The Special Committee is not seeking to maintain control, but instead is attempting to protect the interests of the stockholders against a significant stockholder bullying the Special Committee into selling the Company at a below fair value price.

I. SPH has a History of Making Offers for the Company that it Later Reduces and Drops.

SPH has a long history of making offers for the Company's stock, only to reduce and finally drop such offers when the Company attempts to engage in discussions. SPH is a major holder of the Company's stock (approximately 39%). It has previously used that position to try to negotiate prior low-price offers to acquire the Company's stock. Indeed, as recently as September 2011, SPH made a series of offers for the Company. SPH expressed its willingness to acquire the Company for a purchase price of $8.00 per share only to later reduce that offer price to $7.50 per share. After the Company attempted to engage SPH in discussions, SPH later dropped the offer, even at the reduced price. This prior history has replayed itself in SPH's current bid for the Company, and suggests that neither stockholders of the Company nor the Special Committee can simply accept assertions made by SPH at face value.

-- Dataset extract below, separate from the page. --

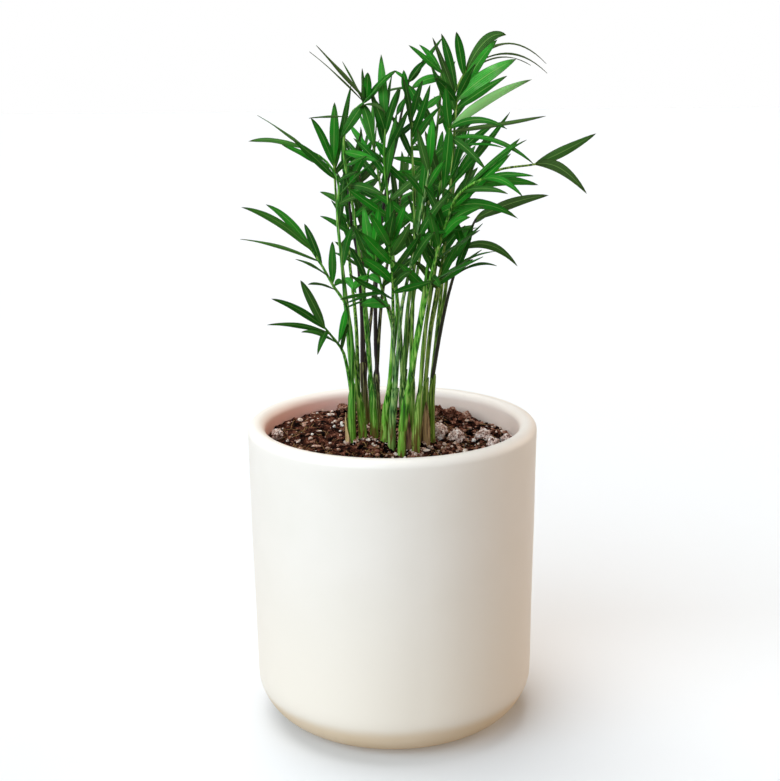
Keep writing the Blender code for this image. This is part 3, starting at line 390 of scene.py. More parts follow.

II. Before Launching its Current Low-Ball Offer, Steel Agents Attempted to Drive Down the Price of the Company's Stock.

From the beginning of this process, The Special Committee believes that Handy sought to hinder efforts to increase stock value and submit low offers in the hopes of acquiring the Company on the cheap. On June 2, 2014, Handy submitted to the Company an unsolicited offer to acquire the outstanding shares of the Company that it and its affiliates did not otherwise own for $7.00 per share in cash (the "Initial Offer"). In advance of making the Initial Offer, SPH's representative (Mr. Howard, who also serves as Chairman of the Board) took action to drive down or keep flat the Company's stock price. In early May 2014, Mr. Howard asked that Mr. Williams, on behalf of the Company, not present at the B. Riley Conference (the "Conference") to be held on May 19-21, 2014, at which Mr. Williams was invited to speak and which represented an ideal forum for the Company to present its prospects for growth. The Conference provides an opportunity for companies to present to potential investors. If Mr. Williams had participated in the Conference, his participation could have had the effect of increasing investor interest in the Company and thus increasing the Company's stock price and value. Mr. Howard requested that Mr. Williams not participate, and assured Mr. Williams that SPH did not seek to acquire the Company. These assurances were false. The purpose was clear, to keep the stock price low and avoid competition for SPH.

III. The Special Committee Was Appointed to Protect Stockholders From SPH's Conflict of Interest and Has Worked to Preserve Stockholder Value.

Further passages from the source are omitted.